— start LISTED RECORDS —
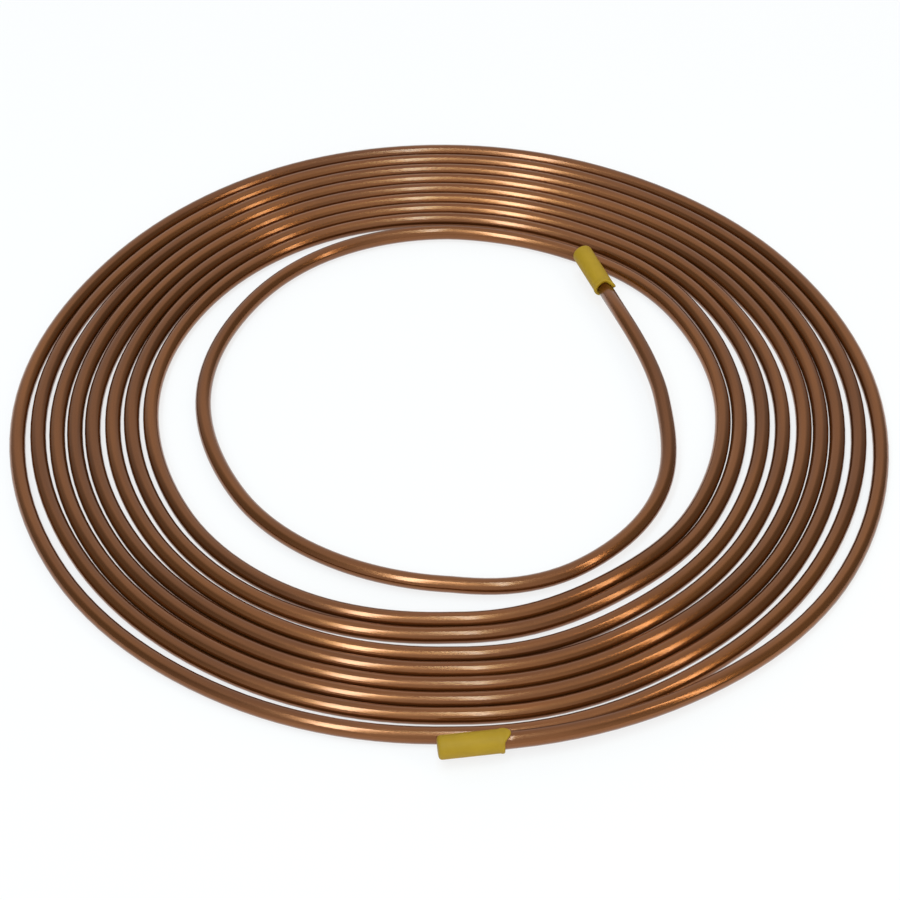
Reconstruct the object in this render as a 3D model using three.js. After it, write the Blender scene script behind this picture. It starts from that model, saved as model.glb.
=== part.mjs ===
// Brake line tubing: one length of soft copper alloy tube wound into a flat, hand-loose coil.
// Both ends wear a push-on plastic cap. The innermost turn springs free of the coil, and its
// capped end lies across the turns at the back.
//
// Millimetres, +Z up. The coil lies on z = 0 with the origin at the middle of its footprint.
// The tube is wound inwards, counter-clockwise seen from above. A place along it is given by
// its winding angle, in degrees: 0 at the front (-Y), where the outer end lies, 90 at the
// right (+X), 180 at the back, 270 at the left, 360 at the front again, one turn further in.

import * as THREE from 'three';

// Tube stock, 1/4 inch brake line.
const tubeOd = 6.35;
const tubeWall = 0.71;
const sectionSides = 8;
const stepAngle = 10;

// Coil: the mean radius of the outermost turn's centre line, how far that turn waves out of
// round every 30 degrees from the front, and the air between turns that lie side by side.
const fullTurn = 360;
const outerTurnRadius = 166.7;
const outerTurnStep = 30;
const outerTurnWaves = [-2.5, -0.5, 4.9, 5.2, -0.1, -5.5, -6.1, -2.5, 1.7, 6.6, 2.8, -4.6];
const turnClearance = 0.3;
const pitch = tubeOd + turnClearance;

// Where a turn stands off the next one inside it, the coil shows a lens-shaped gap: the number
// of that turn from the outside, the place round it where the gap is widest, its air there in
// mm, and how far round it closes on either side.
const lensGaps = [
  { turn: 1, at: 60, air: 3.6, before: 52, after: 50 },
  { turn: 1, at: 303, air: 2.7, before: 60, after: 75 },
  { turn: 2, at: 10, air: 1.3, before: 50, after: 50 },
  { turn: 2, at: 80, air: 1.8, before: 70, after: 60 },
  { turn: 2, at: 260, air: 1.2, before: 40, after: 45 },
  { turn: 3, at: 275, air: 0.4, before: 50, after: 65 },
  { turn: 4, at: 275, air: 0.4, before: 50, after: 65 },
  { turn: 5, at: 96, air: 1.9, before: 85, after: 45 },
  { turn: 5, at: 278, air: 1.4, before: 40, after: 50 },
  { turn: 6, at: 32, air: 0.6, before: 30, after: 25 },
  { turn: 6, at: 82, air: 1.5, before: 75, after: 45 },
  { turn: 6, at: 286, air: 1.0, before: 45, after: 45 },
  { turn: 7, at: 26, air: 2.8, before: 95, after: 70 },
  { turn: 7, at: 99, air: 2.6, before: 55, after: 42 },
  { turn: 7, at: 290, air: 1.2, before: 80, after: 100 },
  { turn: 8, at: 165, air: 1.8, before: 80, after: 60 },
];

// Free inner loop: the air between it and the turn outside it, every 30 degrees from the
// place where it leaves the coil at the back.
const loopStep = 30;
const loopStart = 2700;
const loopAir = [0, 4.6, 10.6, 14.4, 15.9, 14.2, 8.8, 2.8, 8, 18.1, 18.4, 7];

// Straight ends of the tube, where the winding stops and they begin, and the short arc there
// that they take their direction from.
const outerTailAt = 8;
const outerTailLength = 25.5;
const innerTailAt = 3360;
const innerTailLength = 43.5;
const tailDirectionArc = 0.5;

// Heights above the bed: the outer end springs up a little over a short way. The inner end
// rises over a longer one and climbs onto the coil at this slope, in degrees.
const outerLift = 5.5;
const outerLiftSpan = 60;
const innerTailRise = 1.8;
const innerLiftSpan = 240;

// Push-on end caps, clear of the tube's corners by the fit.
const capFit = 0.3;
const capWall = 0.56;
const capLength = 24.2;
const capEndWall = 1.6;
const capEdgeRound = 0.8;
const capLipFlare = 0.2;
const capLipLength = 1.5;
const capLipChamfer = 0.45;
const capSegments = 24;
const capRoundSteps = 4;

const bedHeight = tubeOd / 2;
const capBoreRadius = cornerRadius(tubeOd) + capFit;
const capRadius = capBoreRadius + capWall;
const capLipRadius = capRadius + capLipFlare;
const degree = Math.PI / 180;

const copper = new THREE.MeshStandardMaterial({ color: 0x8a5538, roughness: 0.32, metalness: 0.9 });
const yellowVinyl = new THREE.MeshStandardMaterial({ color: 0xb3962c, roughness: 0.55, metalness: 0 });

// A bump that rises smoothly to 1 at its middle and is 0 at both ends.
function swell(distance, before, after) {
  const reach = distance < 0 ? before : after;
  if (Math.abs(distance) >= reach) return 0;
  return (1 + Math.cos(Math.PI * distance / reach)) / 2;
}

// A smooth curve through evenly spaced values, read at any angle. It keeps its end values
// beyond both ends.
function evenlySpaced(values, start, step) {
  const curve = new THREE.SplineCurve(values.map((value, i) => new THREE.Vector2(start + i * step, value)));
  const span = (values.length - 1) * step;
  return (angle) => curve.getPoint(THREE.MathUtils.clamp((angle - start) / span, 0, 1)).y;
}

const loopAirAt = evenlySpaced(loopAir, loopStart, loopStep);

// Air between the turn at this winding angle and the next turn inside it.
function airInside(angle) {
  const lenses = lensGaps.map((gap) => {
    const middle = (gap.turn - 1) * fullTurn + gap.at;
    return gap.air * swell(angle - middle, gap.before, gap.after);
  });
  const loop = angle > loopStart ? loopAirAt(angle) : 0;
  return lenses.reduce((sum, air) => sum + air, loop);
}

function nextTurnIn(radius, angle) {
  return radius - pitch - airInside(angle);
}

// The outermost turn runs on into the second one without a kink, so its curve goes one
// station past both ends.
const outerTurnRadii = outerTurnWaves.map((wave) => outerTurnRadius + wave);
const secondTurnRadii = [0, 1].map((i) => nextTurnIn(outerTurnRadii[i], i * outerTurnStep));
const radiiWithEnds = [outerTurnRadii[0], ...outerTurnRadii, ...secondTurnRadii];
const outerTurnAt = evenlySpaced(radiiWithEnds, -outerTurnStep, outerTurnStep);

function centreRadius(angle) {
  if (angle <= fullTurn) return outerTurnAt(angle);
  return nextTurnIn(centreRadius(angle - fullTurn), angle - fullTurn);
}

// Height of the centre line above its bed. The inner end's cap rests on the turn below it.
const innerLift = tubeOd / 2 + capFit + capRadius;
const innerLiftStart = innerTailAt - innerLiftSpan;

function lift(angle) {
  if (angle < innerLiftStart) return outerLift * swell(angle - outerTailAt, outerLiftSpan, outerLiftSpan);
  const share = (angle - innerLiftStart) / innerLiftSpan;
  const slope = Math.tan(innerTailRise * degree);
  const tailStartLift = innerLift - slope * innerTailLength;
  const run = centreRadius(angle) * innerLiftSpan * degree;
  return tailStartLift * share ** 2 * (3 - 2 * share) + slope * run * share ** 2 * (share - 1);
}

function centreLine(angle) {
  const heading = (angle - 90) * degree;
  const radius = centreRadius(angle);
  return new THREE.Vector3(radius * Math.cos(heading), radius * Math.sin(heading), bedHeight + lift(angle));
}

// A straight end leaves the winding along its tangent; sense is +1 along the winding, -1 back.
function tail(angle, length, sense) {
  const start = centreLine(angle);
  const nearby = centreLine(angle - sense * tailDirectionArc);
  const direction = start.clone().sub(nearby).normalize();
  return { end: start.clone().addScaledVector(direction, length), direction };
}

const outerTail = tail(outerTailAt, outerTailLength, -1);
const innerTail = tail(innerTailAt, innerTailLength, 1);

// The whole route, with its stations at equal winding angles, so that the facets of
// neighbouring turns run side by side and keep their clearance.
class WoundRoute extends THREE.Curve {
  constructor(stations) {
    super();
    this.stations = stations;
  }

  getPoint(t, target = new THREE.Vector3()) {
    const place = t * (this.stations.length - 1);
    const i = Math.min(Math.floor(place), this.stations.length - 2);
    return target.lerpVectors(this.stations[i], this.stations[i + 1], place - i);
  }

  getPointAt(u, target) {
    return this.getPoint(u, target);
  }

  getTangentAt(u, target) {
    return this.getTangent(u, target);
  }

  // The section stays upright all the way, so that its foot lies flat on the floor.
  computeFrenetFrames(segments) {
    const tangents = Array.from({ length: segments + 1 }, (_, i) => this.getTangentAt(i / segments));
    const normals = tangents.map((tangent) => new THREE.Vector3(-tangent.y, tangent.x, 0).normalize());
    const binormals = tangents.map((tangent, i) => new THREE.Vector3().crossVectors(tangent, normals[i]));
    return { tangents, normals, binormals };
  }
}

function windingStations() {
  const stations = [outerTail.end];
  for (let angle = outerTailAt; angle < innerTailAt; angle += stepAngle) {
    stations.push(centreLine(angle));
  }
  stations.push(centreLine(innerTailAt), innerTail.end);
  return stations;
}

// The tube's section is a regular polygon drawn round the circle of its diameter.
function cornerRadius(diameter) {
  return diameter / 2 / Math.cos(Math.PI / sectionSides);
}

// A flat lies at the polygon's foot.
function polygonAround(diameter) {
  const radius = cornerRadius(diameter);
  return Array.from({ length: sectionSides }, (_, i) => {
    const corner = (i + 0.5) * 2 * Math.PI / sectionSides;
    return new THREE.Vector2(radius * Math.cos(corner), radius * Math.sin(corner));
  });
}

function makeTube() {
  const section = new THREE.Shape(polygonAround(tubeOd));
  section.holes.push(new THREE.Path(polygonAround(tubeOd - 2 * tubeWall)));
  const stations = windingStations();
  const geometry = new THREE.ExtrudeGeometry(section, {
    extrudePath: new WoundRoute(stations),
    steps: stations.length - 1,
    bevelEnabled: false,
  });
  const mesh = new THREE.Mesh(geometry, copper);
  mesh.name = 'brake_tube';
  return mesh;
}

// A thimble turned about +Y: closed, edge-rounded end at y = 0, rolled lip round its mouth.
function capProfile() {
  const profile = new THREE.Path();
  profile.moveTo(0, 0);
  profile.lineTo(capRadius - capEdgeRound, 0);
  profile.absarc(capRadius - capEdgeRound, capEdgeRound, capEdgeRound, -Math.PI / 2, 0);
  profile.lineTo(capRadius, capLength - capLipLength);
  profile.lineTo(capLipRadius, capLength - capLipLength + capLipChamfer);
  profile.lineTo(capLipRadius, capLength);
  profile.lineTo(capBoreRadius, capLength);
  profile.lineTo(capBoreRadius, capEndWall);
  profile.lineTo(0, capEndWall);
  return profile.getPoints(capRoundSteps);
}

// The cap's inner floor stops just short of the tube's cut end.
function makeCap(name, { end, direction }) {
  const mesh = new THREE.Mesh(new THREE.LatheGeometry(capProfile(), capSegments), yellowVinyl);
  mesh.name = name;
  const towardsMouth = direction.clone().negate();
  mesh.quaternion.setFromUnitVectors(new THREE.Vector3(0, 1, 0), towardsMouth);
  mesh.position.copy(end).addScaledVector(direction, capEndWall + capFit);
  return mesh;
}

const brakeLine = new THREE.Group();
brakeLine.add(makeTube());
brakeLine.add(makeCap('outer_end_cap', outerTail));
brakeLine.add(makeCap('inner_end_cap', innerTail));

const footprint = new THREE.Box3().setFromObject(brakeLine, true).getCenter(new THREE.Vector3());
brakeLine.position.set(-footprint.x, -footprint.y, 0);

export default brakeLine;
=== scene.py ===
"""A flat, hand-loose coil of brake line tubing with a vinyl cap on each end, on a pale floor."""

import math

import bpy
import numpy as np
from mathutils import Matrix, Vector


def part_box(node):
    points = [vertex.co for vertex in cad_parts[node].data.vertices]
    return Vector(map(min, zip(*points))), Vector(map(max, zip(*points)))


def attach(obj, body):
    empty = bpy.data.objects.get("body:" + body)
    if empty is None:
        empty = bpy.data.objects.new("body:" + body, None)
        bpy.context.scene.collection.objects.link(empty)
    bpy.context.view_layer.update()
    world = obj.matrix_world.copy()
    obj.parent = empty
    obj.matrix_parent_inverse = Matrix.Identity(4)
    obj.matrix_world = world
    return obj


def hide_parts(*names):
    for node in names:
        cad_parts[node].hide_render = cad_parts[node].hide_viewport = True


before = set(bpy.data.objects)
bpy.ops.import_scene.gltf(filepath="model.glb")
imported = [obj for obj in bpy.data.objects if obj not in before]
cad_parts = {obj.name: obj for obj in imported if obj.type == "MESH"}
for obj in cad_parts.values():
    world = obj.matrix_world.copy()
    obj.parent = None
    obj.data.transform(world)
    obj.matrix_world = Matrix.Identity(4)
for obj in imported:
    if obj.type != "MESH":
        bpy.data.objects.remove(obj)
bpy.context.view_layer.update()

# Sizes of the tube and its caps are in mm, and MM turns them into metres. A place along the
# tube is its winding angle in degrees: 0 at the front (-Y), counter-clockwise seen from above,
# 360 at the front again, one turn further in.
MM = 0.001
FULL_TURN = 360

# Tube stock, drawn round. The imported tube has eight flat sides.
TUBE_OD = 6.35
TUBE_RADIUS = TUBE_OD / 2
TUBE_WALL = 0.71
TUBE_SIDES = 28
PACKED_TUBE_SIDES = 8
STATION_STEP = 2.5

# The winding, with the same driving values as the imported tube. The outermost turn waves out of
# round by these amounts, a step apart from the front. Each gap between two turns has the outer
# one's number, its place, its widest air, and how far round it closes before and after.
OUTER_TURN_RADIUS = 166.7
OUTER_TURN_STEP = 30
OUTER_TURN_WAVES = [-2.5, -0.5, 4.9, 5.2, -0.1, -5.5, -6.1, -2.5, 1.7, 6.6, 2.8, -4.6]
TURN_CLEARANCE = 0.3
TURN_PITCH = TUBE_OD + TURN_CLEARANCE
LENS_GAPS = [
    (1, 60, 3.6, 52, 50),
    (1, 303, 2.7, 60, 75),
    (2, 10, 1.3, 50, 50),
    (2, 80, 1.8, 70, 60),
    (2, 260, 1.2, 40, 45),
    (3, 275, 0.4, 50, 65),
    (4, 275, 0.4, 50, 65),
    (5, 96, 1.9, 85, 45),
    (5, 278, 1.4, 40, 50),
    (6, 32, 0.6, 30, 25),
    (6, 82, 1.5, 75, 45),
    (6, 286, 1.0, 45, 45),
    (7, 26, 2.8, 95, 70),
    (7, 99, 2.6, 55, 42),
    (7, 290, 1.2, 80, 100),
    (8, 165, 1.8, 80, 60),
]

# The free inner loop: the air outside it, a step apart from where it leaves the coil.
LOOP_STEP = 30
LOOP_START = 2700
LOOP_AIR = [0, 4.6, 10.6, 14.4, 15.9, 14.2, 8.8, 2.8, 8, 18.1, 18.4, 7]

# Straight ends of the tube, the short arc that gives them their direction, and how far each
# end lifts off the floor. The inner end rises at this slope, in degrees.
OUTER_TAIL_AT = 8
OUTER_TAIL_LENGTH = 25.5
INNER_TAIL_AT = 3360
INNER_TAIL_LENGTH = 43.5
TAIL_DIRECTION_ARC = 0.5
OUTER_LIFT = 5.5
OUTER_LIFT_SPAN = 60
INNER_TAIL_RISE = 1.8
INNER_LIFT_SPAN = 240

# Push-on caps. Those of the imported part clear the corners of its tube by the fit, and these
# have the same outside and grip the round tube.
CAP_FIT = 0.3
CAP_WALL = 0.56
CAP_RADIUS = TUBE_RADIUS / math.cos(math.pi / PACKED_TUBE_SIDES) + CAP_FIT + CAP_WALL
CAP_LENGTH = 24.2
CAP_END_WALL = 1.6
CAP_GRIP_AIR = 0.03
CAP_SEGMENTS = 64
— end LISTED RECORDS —
— start LISTED RECORDS —
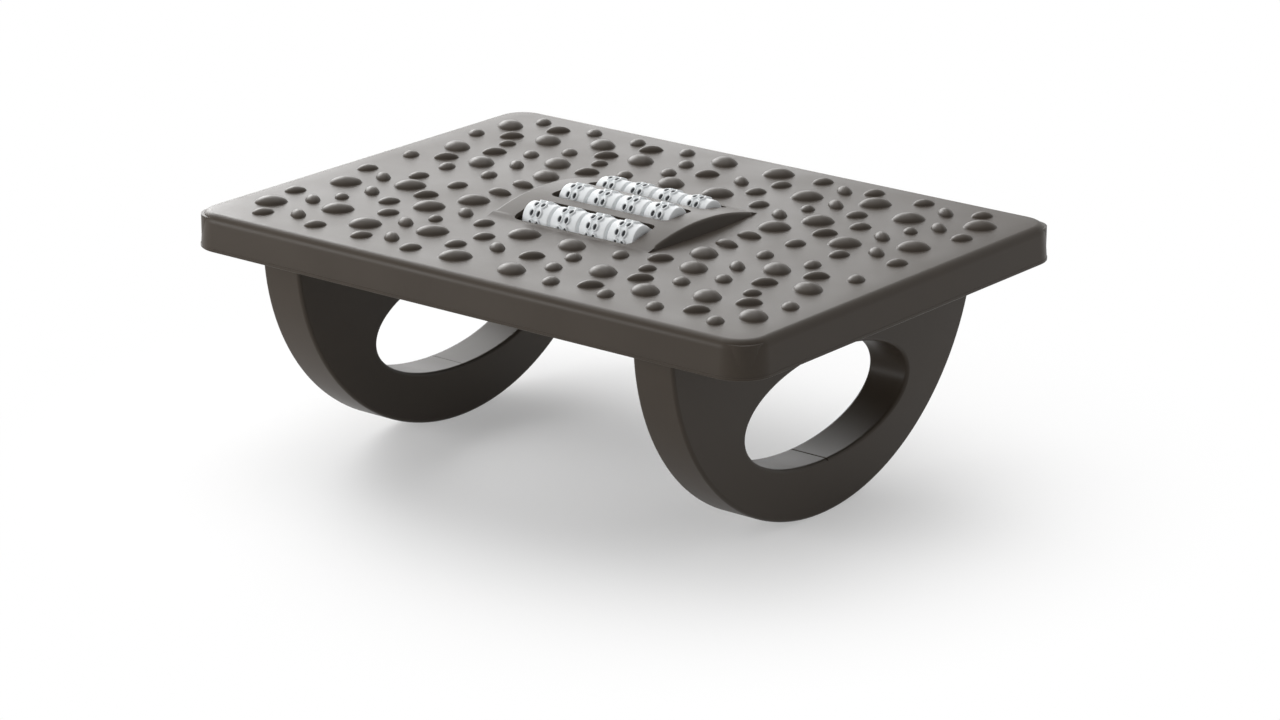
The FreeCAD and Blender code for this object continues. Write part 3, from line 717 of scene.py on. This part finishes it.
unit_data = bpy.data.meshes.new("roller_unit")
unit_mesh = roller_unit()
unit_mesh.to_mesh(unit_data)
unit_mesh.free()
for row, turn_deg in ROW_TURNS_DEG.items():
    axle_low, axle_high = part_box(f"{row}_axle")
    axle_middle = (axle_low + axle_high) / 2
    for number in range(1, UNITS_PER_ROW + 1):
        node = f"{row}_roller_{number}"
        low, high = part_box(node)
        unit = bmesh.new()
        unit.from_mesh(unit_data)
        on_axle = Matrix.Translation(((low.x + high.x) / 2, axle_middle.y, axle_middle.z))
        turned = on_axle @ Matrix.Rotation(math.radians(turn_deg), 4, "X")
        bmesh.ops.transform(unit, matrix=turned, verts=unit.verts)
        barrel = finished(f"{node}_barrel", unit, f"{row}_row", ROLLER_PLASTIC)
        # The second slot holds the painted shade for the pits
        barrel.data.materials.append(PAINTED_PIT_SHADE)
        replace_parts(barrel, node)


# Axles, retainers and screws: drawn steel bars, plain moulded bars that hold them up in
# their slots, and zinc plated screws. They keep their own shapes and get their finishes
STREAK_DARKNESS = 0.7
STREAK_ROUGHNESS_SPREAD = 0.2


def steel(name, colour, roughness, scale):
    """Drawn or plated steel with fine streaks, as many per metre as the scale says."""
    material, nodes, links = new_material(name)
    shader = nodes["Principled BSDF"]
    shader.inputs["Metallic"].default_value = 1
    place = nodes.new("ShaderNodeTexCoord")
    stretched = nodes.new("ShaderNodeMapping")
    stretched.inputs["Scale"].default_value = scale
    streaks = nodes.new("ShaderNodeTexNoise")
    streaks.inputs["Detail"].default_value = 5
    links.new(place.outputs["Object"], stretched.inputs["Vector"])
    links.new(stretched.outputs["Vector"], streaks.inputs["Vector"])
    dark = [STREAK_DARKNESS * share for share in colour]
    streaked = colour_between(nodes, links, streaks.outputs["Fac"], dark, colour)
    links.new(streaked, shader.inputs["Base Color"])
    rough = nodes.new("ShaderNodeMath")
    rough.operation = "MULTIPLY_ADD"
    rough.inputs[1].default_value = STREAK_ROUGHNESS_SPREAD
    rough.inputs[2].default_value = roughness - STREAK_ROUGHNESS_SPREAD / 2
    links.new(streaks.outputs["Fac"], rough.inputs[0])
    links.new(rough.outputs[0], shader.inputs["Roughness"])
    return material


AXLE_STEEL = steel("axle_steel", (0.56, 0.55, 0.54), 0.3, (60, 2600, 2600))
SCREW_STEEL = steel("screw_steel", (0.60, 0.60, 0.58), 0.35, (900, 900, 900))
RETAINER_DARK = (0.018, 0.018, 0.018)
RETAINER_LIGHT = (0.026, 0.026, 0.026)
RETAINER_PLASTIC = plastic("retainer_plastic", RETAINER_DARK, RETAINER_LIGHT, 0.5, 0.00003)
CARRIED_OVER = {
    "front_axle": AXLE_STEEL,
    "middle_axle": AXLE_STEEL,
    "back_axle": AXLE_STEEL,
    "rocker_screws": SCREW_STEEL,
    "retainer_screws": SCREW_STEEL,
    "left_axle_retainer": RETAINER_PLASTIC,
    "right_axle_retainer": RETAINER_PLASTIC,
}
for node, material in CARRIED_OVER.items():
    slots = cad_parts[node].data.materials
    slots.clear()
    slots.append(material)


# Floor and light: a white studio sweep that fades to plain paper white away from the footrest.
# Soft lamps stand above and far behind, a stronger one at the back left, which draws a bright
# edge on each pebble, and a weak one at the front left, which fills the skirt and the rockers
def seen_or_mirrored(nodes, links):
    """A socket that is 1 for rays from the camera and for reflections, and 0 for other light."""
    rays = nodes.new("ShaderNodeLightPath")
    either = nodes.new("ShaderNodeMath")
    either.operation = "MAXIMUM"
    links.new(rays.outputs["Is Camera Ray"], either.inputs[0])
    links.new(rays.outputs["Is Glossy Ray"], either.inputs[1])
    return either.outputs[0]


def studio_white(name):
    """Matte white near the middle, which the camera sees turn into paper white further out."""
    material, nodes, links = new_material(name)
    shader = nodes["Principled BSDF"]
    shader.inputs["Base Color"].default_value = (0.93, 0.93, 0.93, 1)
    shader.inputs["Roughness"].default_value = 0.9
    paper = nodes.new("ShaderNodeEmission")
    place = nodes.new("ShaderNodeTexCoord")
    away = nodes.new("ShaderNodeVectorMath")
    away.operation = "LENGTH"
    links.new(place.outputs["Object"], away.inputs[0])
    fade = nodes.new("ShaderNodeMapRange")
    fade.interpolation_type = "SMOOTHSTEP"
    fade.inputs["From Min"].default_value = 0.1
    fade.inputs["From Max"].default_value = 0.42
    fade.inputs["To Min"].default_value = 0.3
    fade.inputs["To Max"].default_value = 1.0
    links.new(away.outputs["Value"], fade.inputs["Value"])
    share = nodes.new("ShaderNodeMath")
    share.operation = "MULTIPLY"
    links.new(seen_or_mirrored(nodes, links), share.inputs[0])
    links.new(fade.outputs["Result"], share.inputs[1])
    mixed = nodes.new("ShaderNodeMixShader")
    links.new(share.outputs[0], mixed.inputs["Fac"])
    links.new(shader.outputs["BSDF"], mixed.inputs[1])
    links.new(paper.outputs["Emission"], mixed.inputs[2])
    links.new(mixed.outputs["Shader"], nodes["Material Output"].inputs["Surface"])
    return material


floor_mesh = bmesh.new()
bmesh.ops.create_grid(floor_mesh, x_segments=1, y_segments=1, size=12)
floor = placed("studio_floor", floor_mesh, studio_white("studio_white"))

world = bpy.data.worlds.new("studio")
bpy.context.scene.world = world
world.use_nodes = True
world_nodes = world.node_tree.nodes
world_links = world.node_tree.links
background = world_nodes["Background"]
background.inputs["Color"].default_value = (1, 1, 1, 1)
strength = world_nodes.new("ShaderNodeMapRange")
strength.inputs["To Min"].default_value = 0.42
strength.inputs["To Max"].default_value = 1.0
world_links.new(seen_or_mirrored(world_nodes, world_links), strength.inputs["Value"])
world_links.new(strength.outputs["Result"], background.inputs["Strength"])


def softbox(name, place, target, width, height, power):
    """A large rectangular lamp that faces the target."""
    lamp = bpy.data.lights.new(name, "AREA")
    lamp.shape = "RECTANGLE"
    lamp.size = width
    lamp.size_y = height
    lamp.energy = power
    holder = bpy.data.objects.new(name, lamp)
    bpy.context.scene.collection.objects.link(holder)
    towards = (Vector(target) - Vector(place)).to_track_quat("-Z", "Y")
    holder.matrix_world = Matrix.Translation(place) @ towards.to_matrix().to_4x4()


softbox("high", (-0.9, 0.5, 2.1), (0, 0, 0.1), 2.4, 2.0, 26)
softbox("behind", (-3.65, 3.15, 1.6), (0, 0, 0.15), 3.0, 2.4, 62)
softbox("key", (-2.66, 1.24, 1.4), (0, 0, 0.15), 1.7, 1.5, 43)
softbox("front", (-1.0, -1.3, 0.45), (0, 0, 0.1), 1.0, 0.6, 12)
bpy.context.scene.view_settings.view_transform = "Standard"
— end LISTED RECORDS —
:: WRITTEN INSTRUCTION ::
Each line from the one bearing "Reconstruct the object" through the one bearing "import * as THREE from 'three';" is to be duplicated without change; all remaining lines are to be left out.

:: WRITTEN ANSWER ::
Reconstruct the object in this render as a 3D model using three.js. After it, write the Blender scene script behind this picture. It starts from that model, saved as model.glb.
=== part.mjs ===
// Brake line tubing: one length of soft copper alloy tube wound into a flat, hand-loose coil.
// Both ends wear a push-on plastic cap. The innermost turn springs free of the coil, and its
// capped end lies across the turns at the back.
//
// Millimetres, +Z up. The coil lies on z = 0 with the origin at the middle of its footprint.
// The tube is wound inwards, counter-clockwise seen from above. A place along it is given by
// its winding angle, in degrees: 0 at the front (-Y), where the outer end lies, 90 at the
// right (+X), 180 at the back, 270 at the left, 360 at the front again, one turn further in.

import * as THREE from 'three';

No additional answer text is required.